Far too often, the media have given this process a free pass. One of the most dramatic examples in my own career was the sensational disclosure in 2008 that a children’s home on Jersey, Haut de la Garenne, had been a charnel house not only of abuse but murder. After the local CID chief, Lenny Harper, announced that ‘human remains’ had been found there, in the shape of a ‘fragment’ of part of a child’s skull, the story went round the world. Stoked by further briefings from Harper, reporters suggested that at many more murdered victims would soon come to light. As the Guardian front page put it on 25 February:
Six more bodies may be buried at a former children’s home in Jersey where a youngster’s remains were found by detectives investigating allegations of widespread child abuse on the island, police said yesterday. The remains were found under a thick concrete floor inside the Victorian mansion, beside scraps of fabric, a button and what appeared to be a hair clip. It is believed the child’s skull was among the remains found.
Some weeks later, I broke the surprising story that scientific experts from the University of Oxford and the British Museum had established that the ‘skull fragment’ was, in reality, a piece of an old coconut shell. Worse, Harper continued to tell both the press and local politicians that there was ‘no scientific dispute’ that the ‘skull’ was human, weeks after he had informed by scientists via email: ‘It ain’t bone’. Eventually, after Harper retired, a seasoned detective from Lancashire, Mick Gradwell, took over the case, and eventually revealed that all Harper’s headline-grabbing claims had been bogus – there were no bodies, no murders, no missing children, nor, for that matter, ‘torture chambers’ and ‘abuse pits’ in the home’s basement – indeed, the building did not have a basement at all.
But the point is: the factual corrective to Harper’s narrative of evil received only a fraction of the attention given the original, bogus allegations. For weeks after my first article about the coconut had appeared, newspapers continued to run stories about finds of ‘burnt’ milk teeth being discovered by Harper’s excavations, implying there had been an organised attempt to conceal the evidence of murders by incinerating their victims.
On the other hand, in the case of Jersey, rationality and empiricism eventually supervened. Since the Jimmy Savile scandal broke, such correctives have become rarer. The Metropolitan Police Commander Peter Spindler set the tone in October 2012, soon after launching Operation Yewtree, the inquiry into alleged abuse by Savile and some of his associates. The investigation, he said, was a ‘watershed moment’, and Savile ‘undoubtedly’ one of the most prolific sexual offenders who had ever lived.

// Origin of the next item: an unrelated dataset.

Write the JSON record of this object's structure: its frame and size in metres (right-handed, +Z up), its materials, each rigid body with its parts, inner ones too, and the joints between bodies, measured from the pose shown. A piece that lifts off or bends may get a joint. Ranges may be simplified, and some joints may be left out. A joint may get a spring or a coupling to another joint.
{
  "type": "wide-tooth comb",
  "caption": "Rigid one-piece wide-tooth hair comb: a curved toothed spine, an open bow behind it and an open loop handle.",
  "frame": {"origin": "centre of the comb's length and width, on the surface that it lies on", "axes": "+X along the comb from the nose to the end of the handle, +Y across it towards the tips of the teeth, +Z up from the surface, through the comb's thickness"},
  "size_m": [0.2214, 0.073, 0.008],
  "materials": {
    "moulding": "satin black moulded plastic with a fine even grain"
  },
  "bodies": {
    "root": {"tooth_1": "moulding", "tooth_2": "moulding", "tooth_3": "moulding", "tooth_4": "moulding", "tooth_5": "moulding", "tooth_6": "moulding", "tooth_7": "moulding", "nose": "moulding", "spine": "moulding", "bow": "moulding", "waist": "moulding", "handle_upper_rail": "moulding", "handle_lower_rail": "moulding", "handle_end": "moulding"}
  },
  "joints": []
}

Spindler added: ‘We have to believe what they [the victims] are saying because they are all saying the same thing independently.’ Meanwhile, ‘Scotland Yard sources’ – that is to say, press officers speaking on a non-attributable basis – were saying the police were also looking at ‘figures of high standing’ who ‘might have helped Savile, helped organise abuse, cover it up or taken part in assaults.’

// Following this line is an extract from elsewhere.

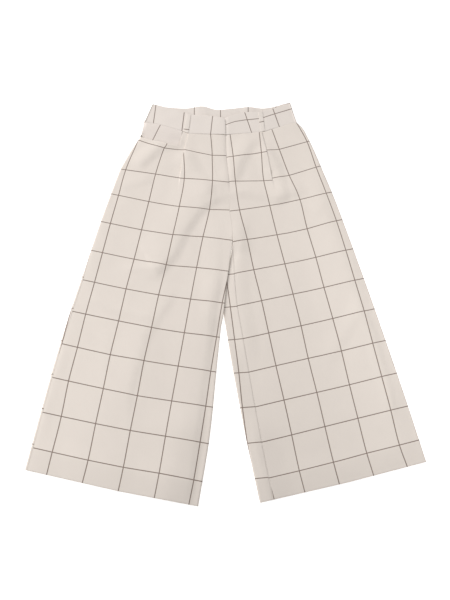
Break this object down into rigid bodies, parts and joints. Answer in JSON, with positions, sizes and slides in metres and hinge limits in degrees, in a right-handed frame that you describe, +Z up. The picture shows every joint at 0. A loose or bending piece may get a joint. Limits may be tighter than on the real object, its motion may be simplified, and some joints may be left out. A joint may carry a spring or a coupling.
{
  "type": "palazzo pants",
  "caption": "Cropped wide-leg trousers laid flat, front up, with pleats, belt loops, a tab waistband and an open pocket mouth, in a windowpane check.",
  "frame": {"origin": "middle of the bounding box, at the surface that the trousers lie on", "axes": "+Z up, out of the front side; +Y toward the waist; +X toward the wearer's left leg"},
  "size_m": [0.8134, 0.9282, 0.0099],
  "materials": {
    "cloth": "matt woven cloth with a thin brown windowpane check",
    "band": "the same cloth, doubled",
    "facing": "the same cloth",
    "loop": "the same cloth, folded",
    "zip": "woven tape",
    "metal": "satin"
  },
  "bodies": {
    "root": {"front_panel_right": "cloth", "front_panel_left": "cloth", "back_panel_right": "cloth", "back_panel_left": "cloth", "waistband_front_right": "band", "waistband_front_left": "band", "waistband_back": "band", "pocket_facing_right": "facing", "belt_loop_front_right": "loop", "belt_loop_front_left": "loop", "belt_loop_back_right": "loop", "belt_loop_back_left": "loop", "fly_zip": "zip", "waist_hook": "metal"}
  },
  "joints": []
}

Some of the discrepancies I was able to expose in articles about the Savile case in the autumn of 2014 had been canvassed in the blogosphere for months, by Susanne Cameron-Blackie and others. But although one other national newspaper journalist did become interested, he backed off, having told at least two of his sources that to publish material casting doubt on the prevailing narrative would be ‘career suicide’.
Meanwhile, the High Court had established a compensation scheme, a means of paying damages to ‘victims’ from what was left of Savile’s estate, administered by his executors, the NatWest bank. It allowed for only the most cursory scrutiny of allegations’ veracity. The assumption underlying it was, self-evidently, that most of them must be true.

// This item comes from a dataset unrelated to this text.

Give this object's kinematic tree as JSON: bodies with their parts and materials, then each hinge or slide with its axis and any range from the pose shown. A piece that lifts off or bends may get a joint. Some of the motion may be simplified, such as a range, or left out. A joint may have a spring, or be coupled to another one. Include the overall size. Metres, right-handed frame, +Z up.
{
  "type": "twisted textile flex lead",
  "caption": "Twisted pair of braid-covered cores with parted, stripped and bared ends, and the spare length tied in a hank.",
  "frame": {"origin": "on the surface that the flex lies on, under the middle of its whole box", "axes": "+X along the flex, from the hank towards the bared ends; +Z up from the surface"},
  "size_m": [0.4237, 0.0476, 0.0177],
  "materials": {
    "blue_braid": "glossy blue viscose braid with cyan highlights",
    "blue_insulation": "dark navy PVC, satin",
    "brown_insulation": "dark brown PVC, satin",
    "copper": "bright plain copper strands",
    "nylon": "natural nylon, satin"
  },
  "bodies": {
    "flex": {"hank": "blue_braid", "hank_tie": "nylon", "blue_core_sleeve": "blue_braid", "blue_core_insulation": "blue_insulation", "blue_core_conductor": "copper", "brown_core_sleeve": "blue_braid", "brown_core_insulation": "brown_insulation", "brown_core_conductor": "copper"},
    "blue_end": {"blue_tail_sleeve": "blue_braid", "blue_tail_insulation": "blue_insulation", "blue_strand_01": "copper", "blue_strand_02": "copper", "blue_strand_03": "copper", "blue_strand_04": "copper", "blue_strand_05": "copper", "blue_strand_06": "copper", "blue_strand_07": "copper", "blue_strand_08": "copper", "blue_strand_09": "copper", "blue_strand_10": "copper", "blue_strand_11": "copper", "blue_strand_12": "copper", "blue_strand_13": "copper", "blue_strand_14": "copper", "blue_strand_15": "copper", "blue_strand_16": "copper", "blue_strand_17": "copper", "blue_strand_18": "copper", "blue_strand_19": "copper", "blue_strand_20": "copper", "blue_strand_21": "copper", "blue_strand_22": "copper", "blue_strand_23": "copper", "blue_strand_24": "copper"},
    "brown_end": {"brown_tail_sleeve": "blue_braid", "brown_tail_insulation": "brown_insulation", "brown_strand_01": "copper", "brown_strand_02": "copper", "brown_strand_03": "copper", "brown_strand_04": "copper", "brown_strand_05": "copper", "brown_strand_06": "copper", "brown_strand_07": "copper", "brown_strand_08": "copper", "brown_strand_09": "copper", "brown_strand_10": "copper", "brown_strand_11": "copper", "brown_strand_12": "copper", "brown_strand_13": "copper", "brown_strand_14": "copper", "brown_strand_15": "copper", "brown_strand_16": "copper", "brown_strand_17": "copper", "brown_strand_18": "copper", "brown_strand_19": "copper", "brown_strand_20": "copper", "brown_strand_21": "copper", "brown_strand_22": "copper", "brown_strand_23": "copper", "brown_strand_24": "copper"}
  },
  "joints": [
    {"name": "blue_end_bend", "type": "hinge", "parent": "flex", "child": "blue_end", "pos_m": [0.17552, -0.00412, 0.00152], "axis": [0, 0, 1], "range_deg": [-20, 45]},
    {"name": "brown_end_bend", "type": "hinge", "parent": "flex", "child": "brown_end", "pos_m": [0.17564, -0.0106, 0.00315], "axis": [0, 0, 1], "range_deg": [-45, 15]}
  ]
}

If the Savile case marked a new high point in credulousness, it was about to be surpassed. Late in 2014, the website Exaro News began to publish stories of truly extreme abuse and sexual murder by Tory MPs and ‘senior military officers’ during the 1970s and 80s. The site, edited by Mark Watts, a former employee of the Iranian propaganda TV channel, Press TV, had been drip feeding claims of this nature for months. So far, so unremarkable. But they were then taken up by the BBC’s home affairs correspondent, Tom Symonds, and, despite the absence of missing children, the police. By the end of the year, Scotland Yard was investigating no fewer than three supposed murders – though it had no victims’ names. Moreover, all of this had emanated from single source – an anonymous ‘survivor’ named ‘Nick’. It was left to the barrister Matthew Scott (2014) to point some of the obvious dangers:
The first effect of broadcasting Nick’s detailed allegations is that anybody wishing to make a false allegation has now been given not just rumours, which in truth have been flying around on the internet for years, but a detailed and apparently first-hand description of exactly how another witness says the abuse took place. This, of course, flies in the face of good policing practice in which the account of one witness is never given to other potential witnesses precisely because of the danger of contamination… If Nick’s account is untrue, then to broadcast it is to feed a monstrous hysteria.
Hysteria is the right word. On some days now, when one opens a newspaper, one will find half a dozen articles about some aspect of alleged child sexual abuse. It is as if child abuse has become our greatest social ill, especially if it took place long ago.
But since the Savile and ‘Nick’ allegations, public discourse has had few, if any, limits. Richard Webster concluded The Secret of Bryn Estyn by warning that without action ‘to reintroduce reason and restraint into our system of justice,’ future historians would come to view the hunts for actual witches in the early modern era ‘as nothing’ compared to the contemporary child abuse panic. It seems to me that since he wrote those words in 2005, and especially since his tragically early death in 2011, we have come significantly closer to making that baleful vision a reality.